Shining Force Neo
PlayStation 2
Reviewed: 01/29/2006


When I hear the word “neo” put before or after something I at one time cared deeply about, I get concerned. I cannot think of a time that the use of “neo” hasn’t bastardized the source, much like fan fiction written by a 13 year old. Shining Force Neo suffers from some of the fears and uncertainties one would expect to be realized with the “neo” moniquer. While the lack of Strategy RPG elements expected from a Shining Force game could prove a deterrent for many, it would be hasty to overlook this title because of such.

Shining Force Neo is the story of Max, a 17-year-old training to be a Force (think fantasy global police force member) who is destined to save the world. His past is intertwined with an epic battle that happened when he was but a toddler which was believed to have taken his brother. In a quest to better himself and understand his past, Max crosses the paths of a plethora of characters that stepped out of an Anime Cliché 101 textbook. Despite this, the story offers many twists and turns that, while not particularly surprising or genre breaking, still feel fresh.

Sadly, it is difficult to enjoy most of the story when it is narrated and acted out with such shamefully horrid voice acting. While the voice acting is not as terrible as, say, Brave Fencer Musashi‘s or the North American dub of Ranma 1/2, it gets pretty damn close. Sure, the spoken dialogue can be cut with a tap of the button or with by muting the television and reading the text, but why should anyone have to? Worse yet, the CG cut scenes have no subtitles, so it is impossible to know what’s going on without listening to these voices. To solidify the voice acting fiasco, each character has a battle cry they repeat ad naseum every single encounter. These will drive any player insane three times over.

Screen Shot
Fortunately, my childhood communions never broke into fights like this.

Combat is not particularly full of depth, yet is remarkably solid. There are four different types of weapons: swords, greatswords, bows, and rods. While each style of weapon has its own selling points, rarely is there a reason to use a particular style. There is no real reason to aim towards a specific foe, as the game will compensate by attacking the nearest creature–a feature that is functional, but cheapens the game experience. Up to two computer-controlled characters can tag along, and the intelligence for them is remarkably solid, but the inability to bring a real life friend into the fray could be a deterrent for some. Despite the repititous nature of combat, however, the legions of creatures that rushed coupled with level design kept it from being boring.

Another issue with this game is character customization. While the ability to customize Max can be daunting at first, this quickly becomes second nature. Customizing his weapons, armor, and passive attributes adds a feeling of control that will make the most die-hard gamer smirk. Strange, then, that secondary characters are surprisingly less customizable, to the point where not even their equipment can be upgraded. This creates a bizarre imbalance where the main character can be played in several different roles, but secondary characters always fall within the same grind.

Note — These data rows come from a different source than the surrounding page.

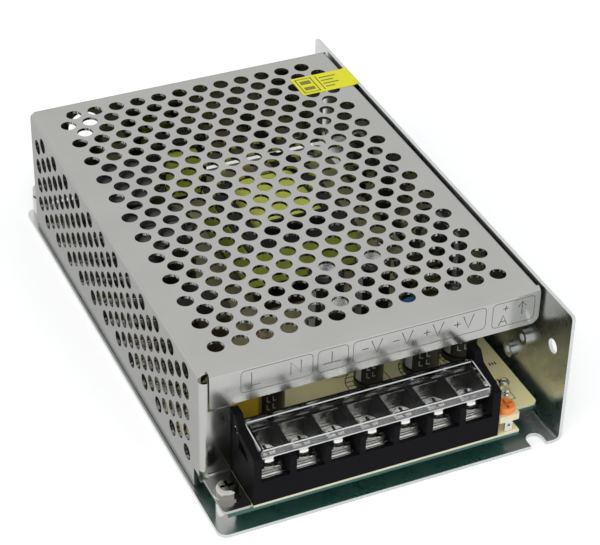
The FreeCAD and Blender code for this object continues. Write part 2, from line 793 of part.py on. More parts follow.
def carriers():
    places = standoff_places()
    standoffs = [standoff(x, y, BOARD_BOTTOM) for x, y in places + [(FOOT_SCREW_X, FRONT_SCREW_Y)]]
    save("board_standoffs", standoffs + [standoff(FOOT_SCREW_X, REAR_SCREW_Y, BOARD_TOP)])
    reach = BOARD_SHEET + SCREW_BITE
    save("board_screws", [case_screw(x, y, BOARD_TOP, reach) for x, y in places])
    foot_top = BOARD_TOP + COVER_SHEET
    washer = post(FOOT_SCREW_X, FRONT_SCREW_Y, foot_top, WASHER_RADIUS, WASHER_SHEET)
    bore = post(FOOT_SCREW_X, FRONT_SCREW_Y, foot_top, SCREW_RADIUS + SCREW_CLEARANCE, WASHER_SHEET)
    save("front_foot_washer", washer.cut(bore))
    front_seat = foot_top + WASHER_SHEET
    front_screw = case_screw(FOOT_SCREW_X, FRONT_SCREW_Y, front_seat, WASHER_SHEET + COVER_SHEET + reach)
    rear_screw = case_screw(FOOT_SCREW_X, REAR_SCREW_Y, foot_top, COVER_SHEET + SCREW_BITE)
    save("foot_screws", [front_screw, rear_screw])


def case_screw(x, y, seat, reach):
    return pan_screw(x, y, seat, reach, STANDOFF_BORE - THREAD_FIT, PAN_HEAD_RADIUS, PAN_HEAD_HEIGHT)


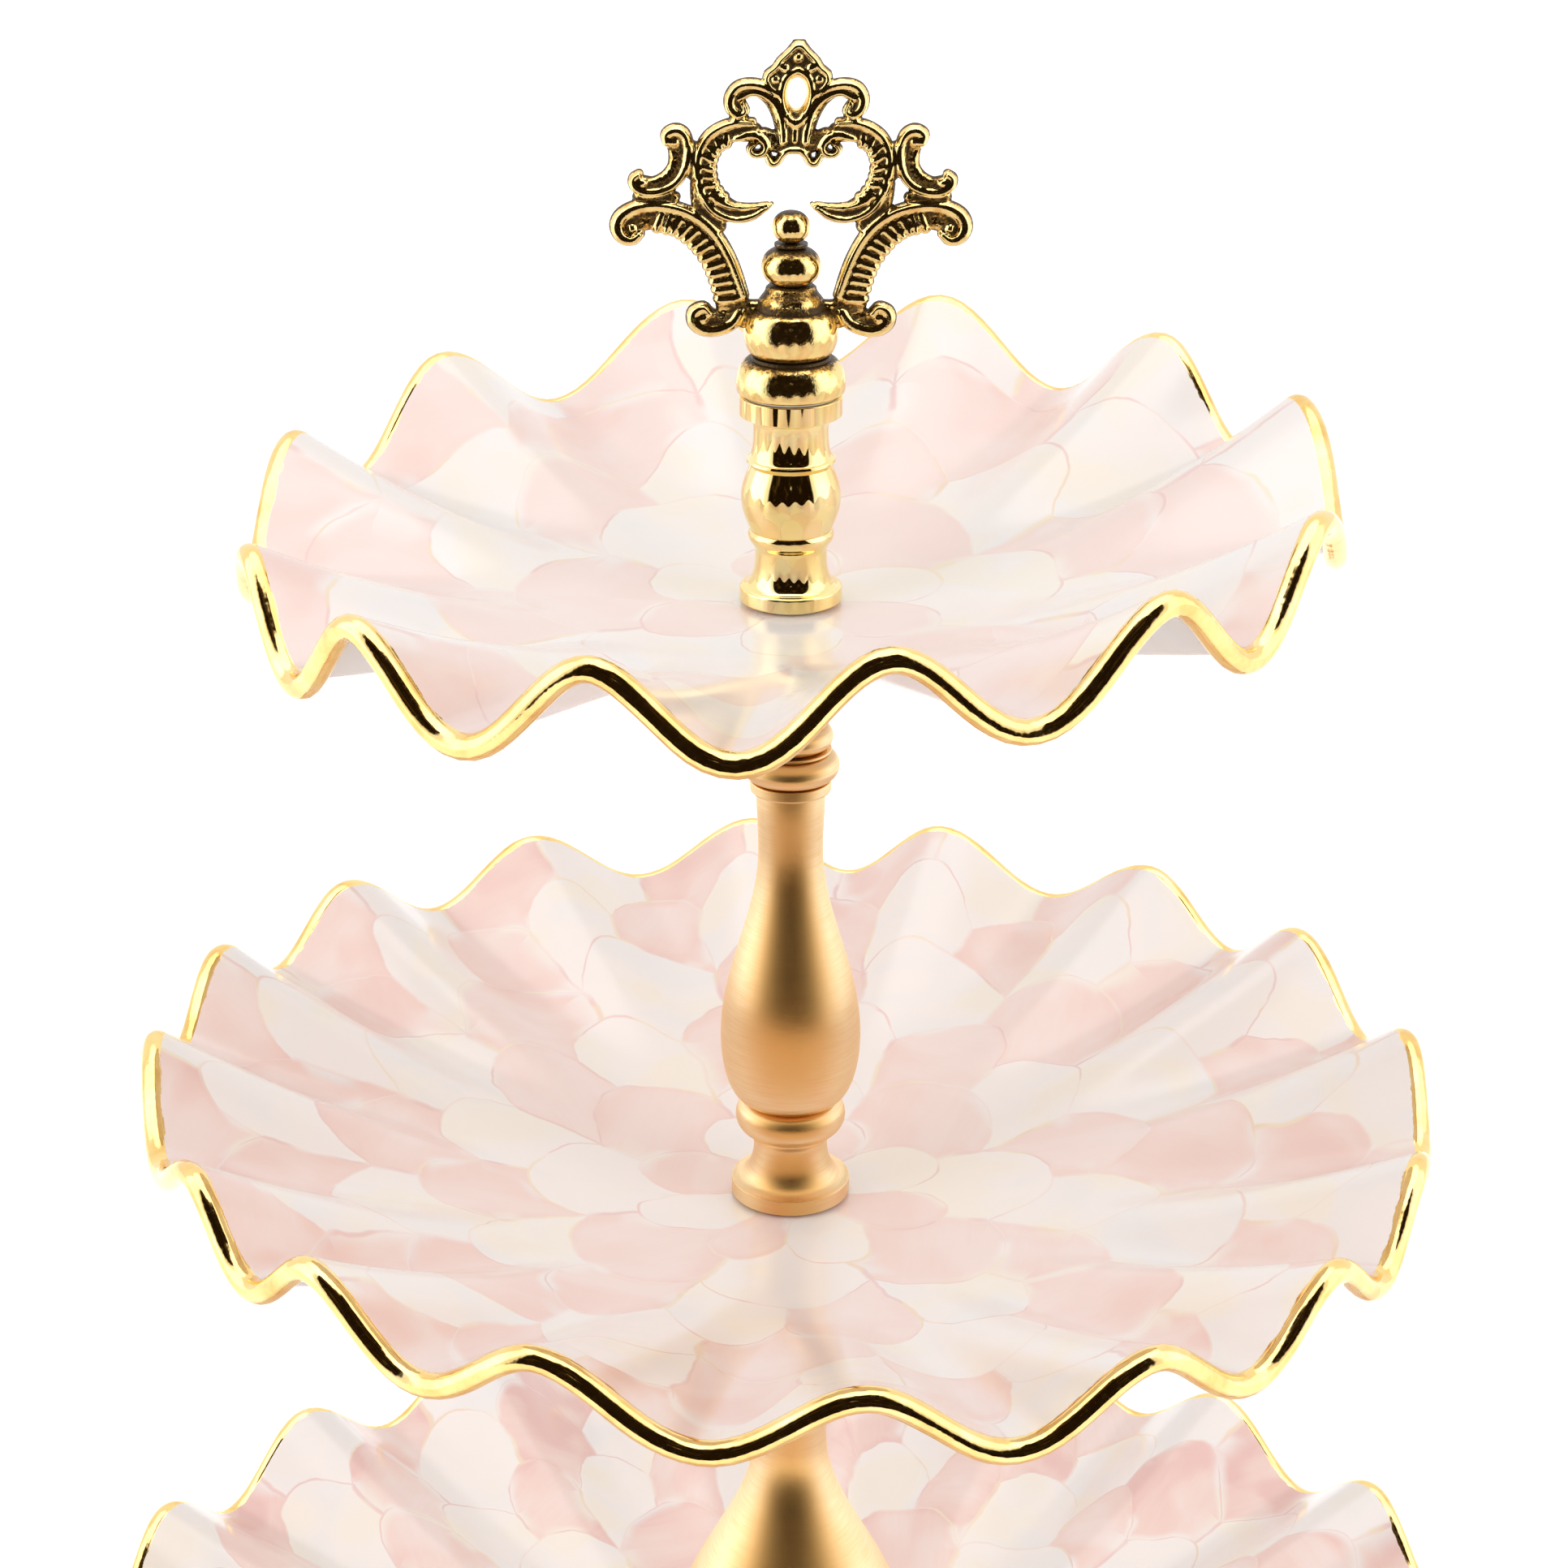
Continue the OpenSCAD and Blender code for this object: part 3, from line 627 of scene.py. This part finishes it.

Graphically, this game’s cel-shaded characters and lush environments are above par. Whereas most dungeon crawlers aim to be dark and dank, it is pleasant to have a brighter and more detailed feel in one of them. Characters are well designed and palette-swapping monsters is few and far between. The rare CG cutscenes are pleasing, though not awe-inspiring. At times, the massive amount of characters on a screen at once can be so overwhelming that trying to tell player characters from monsters can be ridiculously annoying, and it doesn’t take environments long to start looking repetitive. The world feels functional, but not immersive, which after several hours can add to the tedium of the game.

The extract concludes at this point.